Michael Sierra-Arevalo, Ph.D., Yale University. Michael Sierra-Arévalo is an assistant professor in the Rutgers School of Criminal Justice. His current research focuses on policing in the United States and employs ethnographic observations and interviews across three urban departments to investigate police culture and how it shapes police perception and practice on the street. This research examines how officers are formally and informally socialized to emphasize danger and the threat of violence in their work, as well as how the constant demand for officer safety encourages officer behaviors that unintentionally put police and and the public at great risk. Professor Sierra-Arévalo's research interests also include gangs, firearms, social networks, and violence prevention. In addition to peer-reviewed research, he continues to work with practitioners to use data-driven approaches to enhance public safety. His research has appeared in Crime and Delinquency, Annual Review of Law and Social Science, and multiple edited volumes. He holds a Ph.D. in sociology from Yale University and a B.A. in sociology and psychology from the University of Texas at Austin.
Jasmine Silver, Ph.D., University at Albany. Jasmine Silver is an assistant professor at the Rutgers University-Newark School of Criminal Justice. She received her Ph.D. in criminal justice from the University at Albany, SUNY, in 2018. Her primary area of research explores the role of moral judgment in diverse areas of crime and justice, including punishment preferences, perceptions of the justice system, and offending. Her additional research interests include public opinion about criminal justice as well as police-citizen relations. She is also interested in survey methodology. Her recent work appears in Criminology, Justice Quarterly, Law and Society Review, Law and Human Behavior, and Punishment and Society.
Mercer Sullivan, Ph.D., Columbia University. Mercer Sullivan's book Getting Paid: Youth Crime and Work in the Inner City (Cornell University Press, 1989) is widely cited as a seminal study of ecological influences on youth development. He is one of the first researchers to have studied the male role in teenage pregnancy and parenting. Dr. Sullivan's other research has examined the roles of community development corporations in promoting public safety, multiple-victim school shootings, patterns of ordinary school violence, the relation of public perceptions of youth gang activity to actual patterns of youth violence, and the social processes of reentry from juvenile incarceration. He teaches courses on qualitative research methods, violent crime, juvenile justice, developmental and life course criminology, and general criminology.

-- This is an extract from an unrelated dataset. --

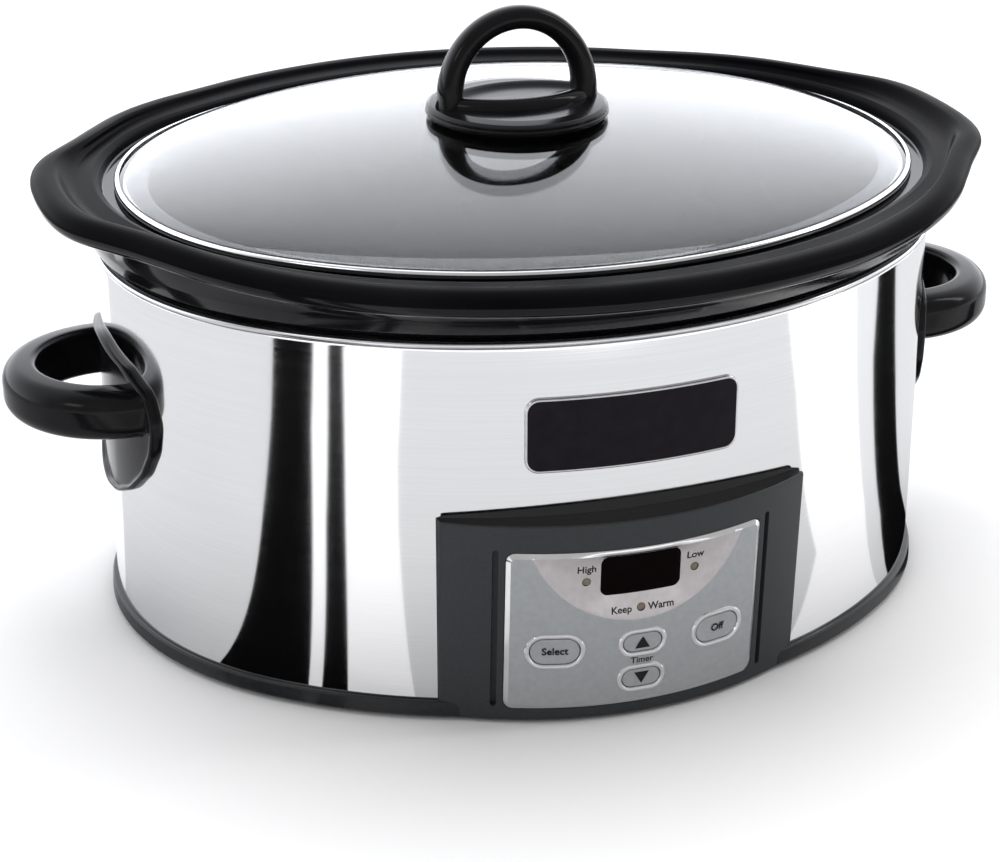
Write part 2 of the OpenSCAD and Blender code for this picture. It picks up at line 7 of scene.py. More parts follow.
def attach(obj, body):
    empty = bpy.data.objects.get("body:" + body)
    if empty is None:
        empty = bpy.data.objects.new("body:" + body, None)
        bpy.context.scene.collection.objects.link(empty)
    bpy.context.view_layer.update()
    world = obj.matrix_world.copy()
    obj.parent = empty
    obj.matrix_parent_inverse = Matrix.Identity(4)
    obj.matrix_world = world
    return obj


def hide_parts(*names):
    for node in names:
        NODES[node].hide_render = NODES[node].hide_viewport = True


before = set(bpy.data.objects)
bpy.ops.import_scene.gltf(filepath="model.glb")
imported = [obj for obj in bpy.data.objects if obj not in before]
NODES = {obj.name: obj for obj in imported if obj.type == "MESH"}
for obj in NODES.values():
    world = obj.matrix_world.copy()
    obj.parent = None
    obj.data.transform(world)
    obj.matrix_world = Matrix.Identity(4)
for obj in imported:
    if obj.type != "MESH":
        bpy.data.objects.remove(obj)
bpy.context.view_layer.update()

Bonita Veysey, Ph.D., University at Albany. Bonita Veysey is a professor in the School of Criminal Justice at Rutgers University-Newark. Prior to her employment at Rutgers, Dr. Veysey was a senior research associate at Policy Research Associates in Delmar, New York. During that time, she was the director of the women's program core and the associate director of the National GAINS Center, a policy and technical assistance center that provides guidance and support on mental health and substance abuse treatment to institutional and community corrections agencies across the United States. She was also a primary researcher in the area of mental health-criminal justice systems interactions. Dr. Veysey's research to date has focused on behavioral health and justice issues, including continuity of care and reentry; police interactions with persons with mental illnesses; mental health and substance abuse treatment in jails and prisons; diversion and treatment services for youth with behavioral health problems; treatment and supervision of justice-involved girls and women; and the adult consequences of early childhood trauma. She was the coprincipal investigator of the Franklin County (MA) site of the SAMHSA-funded "Women, Co-occurring Disorders and Violence Study," and was the lead evaluator on the CSAT-funded RECOVER Project also in Franklin County. More recently, Dr. Veysey has focused her attention on issues of transformation and recovery. In the past few years, she has developed projects to investigate: (1) how individuals with stigmatized statuses overcome their pasts (Moments of Transformation study); (2) the nature of offender reform through the collection of oral histories of formerly incarcerated persons (Narratives of Prisoner Reform); and (3) how implicit self-stereotyping affects persons with criminal experiences (Implicit Criminal Identity studies). Dr. Veysey continues to consult with local communities and corrections agencies to help develop comprehensive supports (including peer-to-peer models) for people in recovery from addictions, physical and sexual abuse, and mental health problems and those returning from jail and prison.
Sara Wakefield, Ph.D., University of Minnesota. Sarah Wakefield earned a Ph.D. in sociology from the University of Minnesota in 2007, an M.S. in sociology from the University of Wisconsin, and a B.A. in sociology (law, crime, and deviance) also from the University of Minnesota. Her research interests focus on the consequences of mass imprisonment for the family, with an emphasis on childhood well-being and racial inequality, culminating in a series of articles and book, Children of the Prison Boom: Mass Incarceration and the Future of American Inequality (Oxford University Press) with Chris Wildeman. More recently, Dr. Wakefield is working on several original data collection projects funded by the National Science Foundation and the National Institute of Justice. The Prison Inmate Networks Studies (PINS and WO-PINS) leverage a variety of methods and data sources (surveys, intensive interviews, administrative data, and social network analysis) to more fully understand how social ties influence the conditions of confinement, community reintegration, and social inequality.